→ DATA:
......
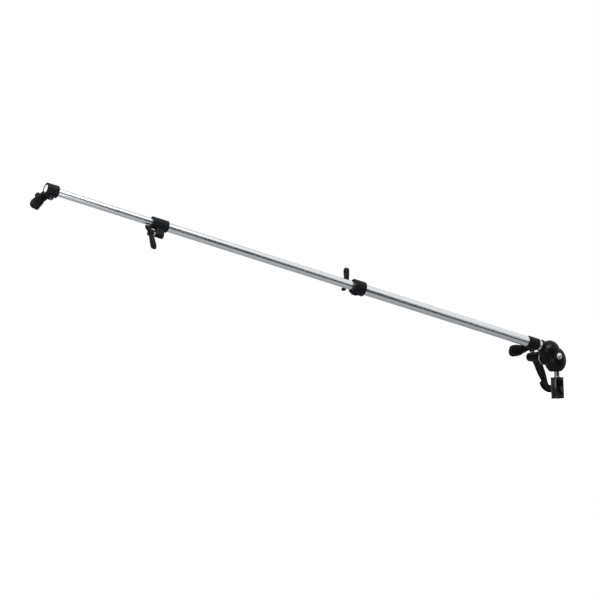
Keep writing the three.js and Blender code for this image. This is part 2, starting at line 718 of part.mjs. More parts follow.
// A rim clip: a collar on the tube, a stud towards the rim, two paddle jaws and a wing knob
function rimClip(group, side, start, tubeRadius, jawTurn, knobTurn) {
  const turn = new THREE.Matrix4().makeRotationX(degrees(rimTurn));
  const holder = placedGroup(chain(shift(start, 0, 0), turn));
  group.add(holder);
  const middle = clipCollarLength / 2;
  const studPlace = chain(shift(middle, 0, 0), toY);
  const earDrop = -(clipEarHeight + tubeRadius) / 2;
  const earSize = [clipEarLength, clipEarWidth, clipEarHeight - tubeRadius];
  const earPlace = chain(shift(middle, 0, 0), new THREE.Matrix4().makeRotationX(Math.PI));
  const collar = cut(
    join(
      turned([
        [0, 0],
        [clipCollarRadius - collarLipDepth, 0],
        [clipCollarRadius, collarLipDepth],
        [clipCollarRadius, clipCollarLength - collarLipDepth],
        [clipCollarRadius - collarLipDepth, clipCollarLength],
        [0, clipCollarLength],
      ], toX),
      rod(clipBossRadius, -clipBossEnd, 0, studPlace, roundSides),
      block(earSize, [middle, 0, earDrop]),
    ),
    slopeCut(clipCollarRadius, 1),
    rod(tubeRadius + slideGap, -overrun, clipCollarLength + overrun, toX, roundSides),
    rod(studBoltRadius + holeGap, -clipBossEnd - overrun, studBoltDepth - clipBossEnd, studPlace),
    rod(grubRadius + holeGap, 0, clipEarHeight + overrun, earPlace),
  );
  holder.add(meshFrom(`${side}_clip_collar`, collar, 'nylonBlack'));
  const grubEnd = clipEarHeight - seatGap;
  const grub = grubScrew(tubeRadius + slideGap + holeGap, grubEnd, earPlace);
  holder.add(meshFrom(`${side}_clip_grub_screw`, grub, 'steelBright'));

  const studStart = studBoltDepth - holeGap - clipBossEnd;
  const stud = rod(studBoltRadius, knobEnd - studBoltTail, studStart, studPlace);
  holder.add(meshFrom(`${side}_clip_stud`, stud, 'steelBright'));

  // Jaws, pads and knob share a frame on the stud: X along the paddles, Y to the front
  const jaws = placedGroup(chain(shift(middle, 0, 0), new THREE.Matrix4().makeRotationY(degrees(jawTurn))));
  holder.add(jaws);
  const flat = new THREE.Matrix4().makeRotationX(-Math.PI / 2);
  const studHole = (from, to) => rod(studBoltRadius + holeGap, from, to, toY);
  const frontPaddle = lobeShape(jawReach, jawWidth, jawNeckShare);
  const backPaddle = lobeShape(backJawReach, backJawWidth, jawNeckShare);
  const front = cut(
    join(
      rod(jawHubRadius, jawInner, -clipBossEnd - seatGap, toY, roundSides),
      plate(frontPaddle, jawInner, jawFront, flat, jawEdge),
    ),
    studHole(jawInner - overrun, -clipBossEnd + overrun),
  );
  jaws.add(meshFrom(`${side}_front_jaw`, front, 'nylonBlack'));
  const back = cut(
    join(
      rod(jawHubRadius, backJawEnd, backJawFace, toY, roundSides),
      plate(backPaddle, backJawEnd, backJawFace, flat, jawEdge),
    ),
    studHole(backJawEnd - overrun, backJawFace + overrun),
  );
  jaws.add(meshFrom(`${side}_back_jaw`, back, 'nylonBlack'));

  const padRoom = rod(jawHubRadius + padMargin, 2 * backPadFace, 0, toY, roundSides);
  const pad = (reach, width, from) => {
    const shape = lobeShape(reach - padMargin, width - 2 * padMargin, jawNeckShare);
    return cut(plate(shape, from, from + padThickness, flat), padRoom);
  };
  jaws.add(meshFrom(`${side}_front_pad`, pad(jawReach, jawWidth, frontPadFace), 'rubberBlack'));
  const backPadBase = backPadFace - padThickness;
  jaws.add(meshFrom(`${side}_back_pad`, pad(backJawReach, backJawWidth, backPadBase), 'rubberBlack'));

  const lobeFrom = knobEnd + (knobHubLength - knobLobeThickness) / 4;
  const lobeTo = lobeFrom + knobLobeThickness;
  const insertEnd = knobStart - knobInsertLength;
  const wings = chain(flat, turnZ(knobTurn));
  const knob = cut(
    join(
      rod(knobHubRadius, knobEnd, knobStart, toY, roundSides),
      ...[0, 180].map((angle) => plate(
        lobeShape(knobLobe, knobLobeWidth, lobeNeckShare),
        lobeFrom,
        lobeTo,
        chain(wings, turnZ(angle)),
        collarLipDepth,
      )),
    ),
    rod(knobInsertRadius + holeGap, insertEnd - holeGap, knobStart + overrun, toY),
    studHole(knobEnd - overrun, knobStart),
  );
  jaws.add(meshFrom(`${side}_wing_knob`, knob, 'nylonBlack'));
  const insert = sleeve(studBoltRadius + holeGap, knobInsertRadius, insertEnd, knobStart, toY, smallSides);
  jaws.add(meshFrom(`${side}_knob_insert`, insert, 'brass'));
}

// The whole arm
const holderArm = new THREE.Group();
studSocket(holderArm);
ballHead(holderArm);
clamp(holderArm);

const arm = placedGroup(armPlace);
holderArm.add(arm);
arm.add(armTube('outer_tube', outerRadius, outerStart, outerLength));
arm.add(armTube('middle_tube', middleRadius, middleStart, middleLength));
arm.add(armTube('inner_tube', innerRadius, innerStart, innerLength));
arm.add(glide('middle_glide', middleRadius, outerRadius, middleStart));
arm.add(glide('inner_glide', innerRadius, middleRadius, innerStart));
arm.add(endPlug('arm_end_plug', innerRadius, innerEnd));

camCollar(
  arm,
  {
    collar: 'outer_cam_collar',
    shoe: 'outer_brake_shoe',
    shaft: 'outer_cam_shaft',
    lever: 'outer_cam_lever',
  },
  {
    start: outerEnd - outerCollarSeat,
    radius: outerCollarRadius,
    seat: outerCollarSeat,
    grip: outerCollarGrip,
    bigRadius: outerRadius,
    smallRadius: middleRadius,
    turn: outerCollarTurn,
    leverTurn: outerLeverTurn,
    shortLobe: outerLeverShortLobe,
    longLean: outerLongLean,
    shortLean: outerShortLean,
    bossInset: outerBossInset,
    wingInset: outerWingInset,
    heelLug: true,
    slopedEnd: false,
  },
);
camCollar(
  arm,
  {
    collar: 'middle_cam_collar',
    shoe: 'middle_brake_shoe',
    shaft: 'middle_cam_shaft',
    lever: 'middle_cam_lever',
  },
  {
    start: middleEnd - middleCollarSeat,
    radius: middleCollarRadius,
    seat: middleCollarSeat,
    grip: middleCollarGrip,
    bigRadius: middleRadius,
    smallRadius: innerRadius,
    turn: middleCollarTurn,
    leverTurn: middleLeverTurn,
    shortLobe: middleLeverShortLobe,
    longLean: middleLongLean,
    shortLean: middleShortLean,
    bossInset: middleBossInset,
    wingInset: middleWingInset,
    heelLug: false,
    slopedEnd: true,
  },
);
rimClip(arm, 'right', rightClipStart, outerRadius, rightJawTurn, rightKnobTurn);
rimClip(arm, 'left', leftClipStart, innerRadius, leftJawTurn, leftKnobTurn);

export default holderArm;
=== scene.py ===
import json
import math

import bmesh
import bpy
import numpy as np
from mathutils import Matrix


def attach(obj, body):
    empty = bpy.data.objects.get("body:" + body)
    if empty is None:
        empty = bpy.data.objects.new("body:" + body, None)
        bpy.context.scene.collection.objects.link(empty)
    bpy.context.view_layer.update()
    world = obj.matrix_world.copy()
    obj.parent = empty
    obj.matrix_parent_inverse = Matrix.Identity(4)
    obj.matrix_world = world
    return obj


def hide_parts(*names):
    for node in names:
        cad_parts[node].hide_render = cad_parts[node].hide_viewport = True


bl_info = {
    "name": "Reflector holder arm",
    "version": (1, 0, 0),
    "blender": (4, 5, 0),
    "location": "View3D > Sidebar > Reflector arm",
    "description": "Finishes the telescopic holder arm, its ball head, cam locks and rim clips",
    "category": "Object",
}

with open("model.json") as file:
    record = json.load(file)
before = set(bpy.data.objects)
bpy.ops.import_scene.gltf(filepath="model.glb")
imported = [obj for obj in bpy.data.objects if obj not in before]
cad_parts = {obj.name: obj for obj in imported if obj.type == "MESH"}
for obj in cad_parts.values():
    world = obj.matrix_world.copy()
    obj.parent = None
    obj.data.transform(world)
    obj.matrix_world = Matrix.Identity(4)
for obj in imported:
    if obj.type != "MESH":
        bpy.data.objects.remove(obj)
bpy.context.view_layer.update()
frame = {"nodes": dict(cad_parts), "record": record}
BODIES = frame["record"]["behaviour"]["bodies"]
BODY_OF = {node: body for body, nodes in BODIES.items() for node in nodes}

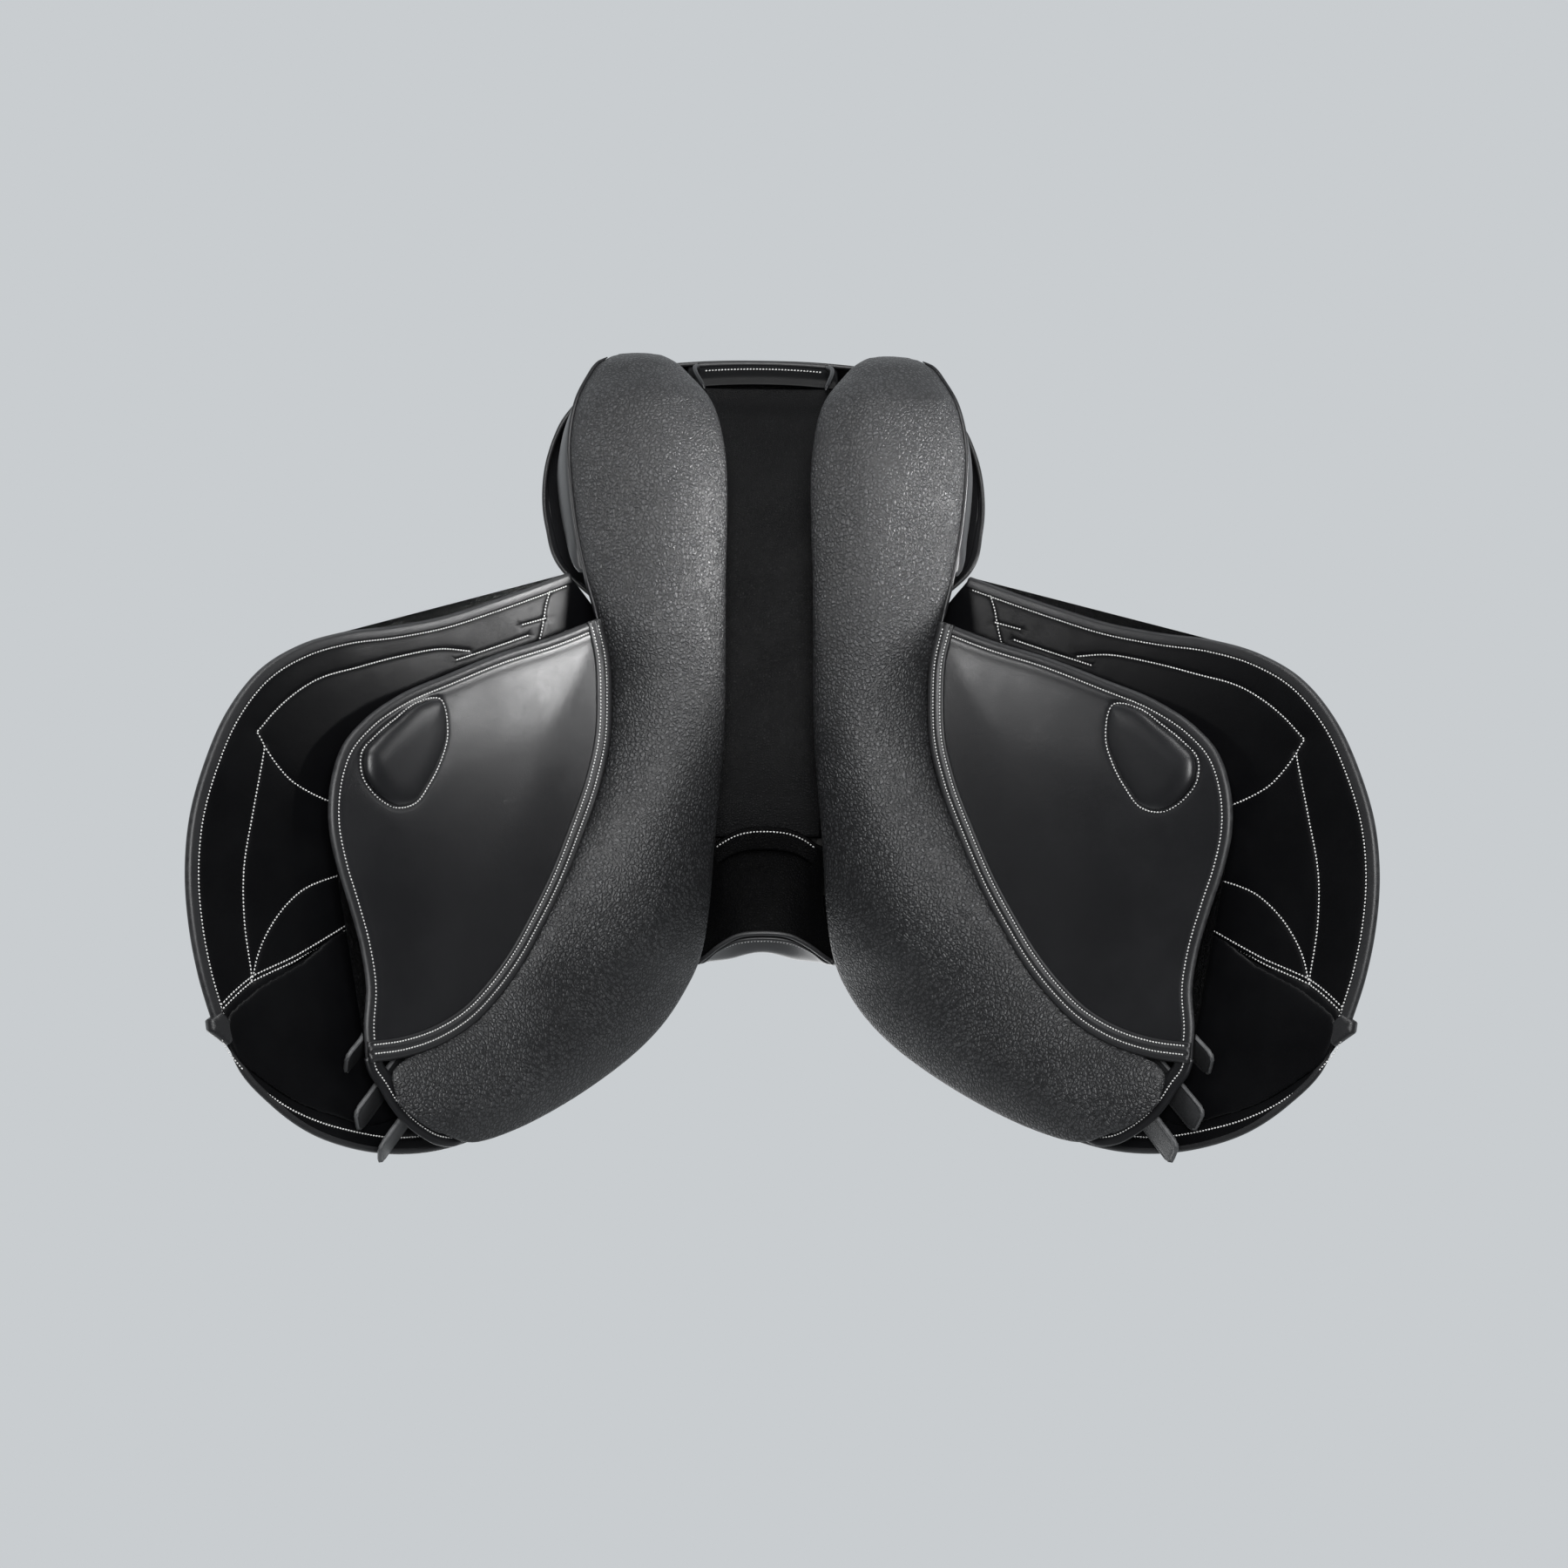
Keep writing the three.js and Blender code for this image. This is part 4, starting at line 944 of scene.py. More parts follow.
# ------------------------------------------------------------------ panels
PANEL = [
    [[87, 353, 26], [115, 352.4, 26], [89, 351, 46], [112, 350, 45], 3],
    [[80, 350, 18], [121, 348.5, 18], [84, 347.5, 54], [115, 345.5, 53], 8],
    [[69.5, 342, 8], [130.5, 340, 9], [74, 339, 54], [123.5, 336.5, 52.5], 15],
    [[60, 331, 0], [137, 329, 2], [66, 328, 51], [131, 326, 49], 21],
    [[44, 308, -16], [146, 307, -12], [52, 307, 33], [148, 303, 41], 28],
    [[36, 282, -26], [151, 279, -22], [47, 280, 21], [157, 278, 33], 28],
    [[32, 248, -32], [151, 250, -29], [43, 248, 8], [160, 250, 25], 28],
    [[32, 205, -36], [146, 205, -35], [42, 205, -5], [154, 208, 6], 27],
    [[33, 165, -38], [138, 165, -43], [40, 165, -5], [140, 168, -33], 26],
    [[33, 128, -39], [128.6, 129, -52], [40, 128, -5], [84, 128, -8], 25],
    [[33, 85, -39], [120, 86, -48], [40, 85, -5], [82, 86, -8], 24],
    [[34, 42, -38], [120.6, 40, -49], [41, 42, -4.6], [80, 40, -7], 24],
    [[37, 4, -34], [127, 6, -56], [43, 4, -1], [79, 4, -6], 24],
    [[41, -40, -28], [141, -36, -70], [46, -40, 9], [78, -38, -5], 24],
    [[44, -82, -20], [156, -76, -85], [49, -82, 11], [78, -78, -5], 23],
    [[50, -119, -9], [169, -104, -97], [54, -117, 5], [80, -110, -8], 22],
    [[62, -146, 1], [183, -131, -110], [70, -142, 0], [100, -134, -26], 20],
    [[80, -173, -14], [199, -155, -125], [90, -168, -16], [130, -158, -54], 20],
    [[105, -198, -40], [216, -174, -141], [116, -192, -42], [160, -180, -84], 20],
    [[140, -224, -74], [237, -189, -161], [150, -218, -76], [195, -200, -118], 19],
    [[176, -245, -109], [256, -198, -180], [184, -238, -110], [222, -218, -145], 17],
    [[206, -257, -137], [266, -205, -190], [212, -252, -138], [242, -228, -164], 13],
    [[222, -258, -152], [270, -214, -194], [226, -255, -153], [250, -234, -174], 10],
    [[236, -252, -165], [266, -229, -191], [238, -250, -166], [252, -240, -178], 5],
]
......
→ EXERCISE:
Everything from the line with "innerRadius, leftJawTurn, leftKnobTurn);" through the line with "obj.matrix_parent_inverse = Matrix.Identity(4)", both ends included, should be repeated exactly; nothing else should appear.

→ ANSWER TO THE TASK:
rimClip(arm, 'left', leftClipStart, innerRadius, leftJawTurn, leftKnobTurn);

export default holderArm;
=== scene.py ===
import json
import math

import bmesh
import bpy
import numpy as np
from mathutils import Matrix


def attach(obj, body):
    empty = bpy.data.objects.get("body:" + body)
    if empty is None:
        empty = bpy.data.objects.new("body:" + body, None)
        bpy.context.scene.collection.objects.link(empty)
    bpy.context.view_layer.update()
    world = obj.matrix_world.copy()
    obj.parent = empty
    obj.matrix_parent_inverse = Matrix.Identity(4)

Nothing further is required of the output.